La cuarta etapa fue decirles a las potencias extranjeras que se acababan los Tratados Desiguales y los derechos de extraterritorialidad de los extranjeros que vivían en Japón. Significó muchas negociaciones con los embajadores de Inglaterra, Francia, Estados Unidos, etc., pero una vez promulgada una carta magna que seguía un modelo europeo, a las potencias se les terminaba el argumento legal del vacío de leyes que justificaba sus fueros. Finalmente en 1899 el Emperador anunció que se había llegado a un acuerdo con los países extranjeros para terminar con los privilegios que habían gozado los extranjeros en Japón durante más de cuarenta años.
Lo que pasó con Japón desde entonces es conocido: guerra con Rusia en 1905, victorioso. Guerra contra los Aliados en 1941-45, terminada con una derrota de Japón, cercana a la aniquilación, y donde fueron campo de pruebas para que los norteamericanos probaran su último juguete, la bomba atómica. Después, el milagro japonés, con el mercado mundial invadido de productos japoneses de buena calidad, como Sony, Technics, Toshiba y Toyota.
Pero el primer milagro fue ese paso de gigante que dio el país, en 40 años, desde una isla dividida en infinidad de feudos, con un sistema de castas que además despreciaba a la mitad de la población, es decir las mujeres, para convertirse en una nación con leyes, con unión nacional, universidades, escuelas y ejército propio, y que en ese pequeño período de tiempo se pudo poner al nivel de los europeos y los norteamericanos.

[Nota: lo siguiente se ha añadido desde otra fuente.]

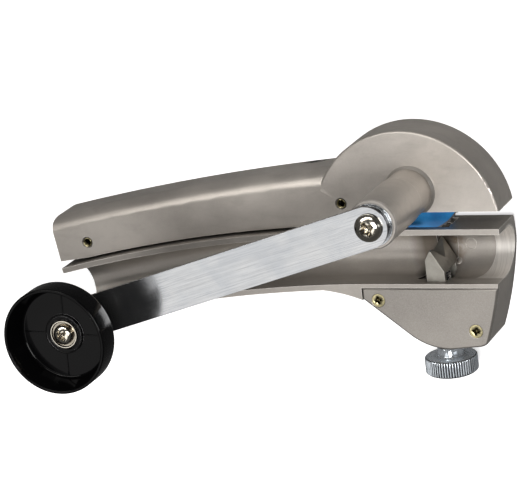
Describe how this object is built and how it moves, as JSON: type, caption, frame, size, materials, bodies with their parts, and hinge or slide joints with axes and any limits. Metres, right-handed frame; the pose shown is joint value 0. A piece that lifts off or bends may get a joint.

Un historiador inglés (J.H. Longford) comenta que el temor de los europeos y los norteamericanos en 1890 era que Japón les quisiera aplicar a ellos la famosa Doctrina Monroe, que habían argumentado los Estados Unidos para ahuyentar a Europa de América: “América para los americanos”. El temor era que Japón dijera “Asia para los asiáticos”.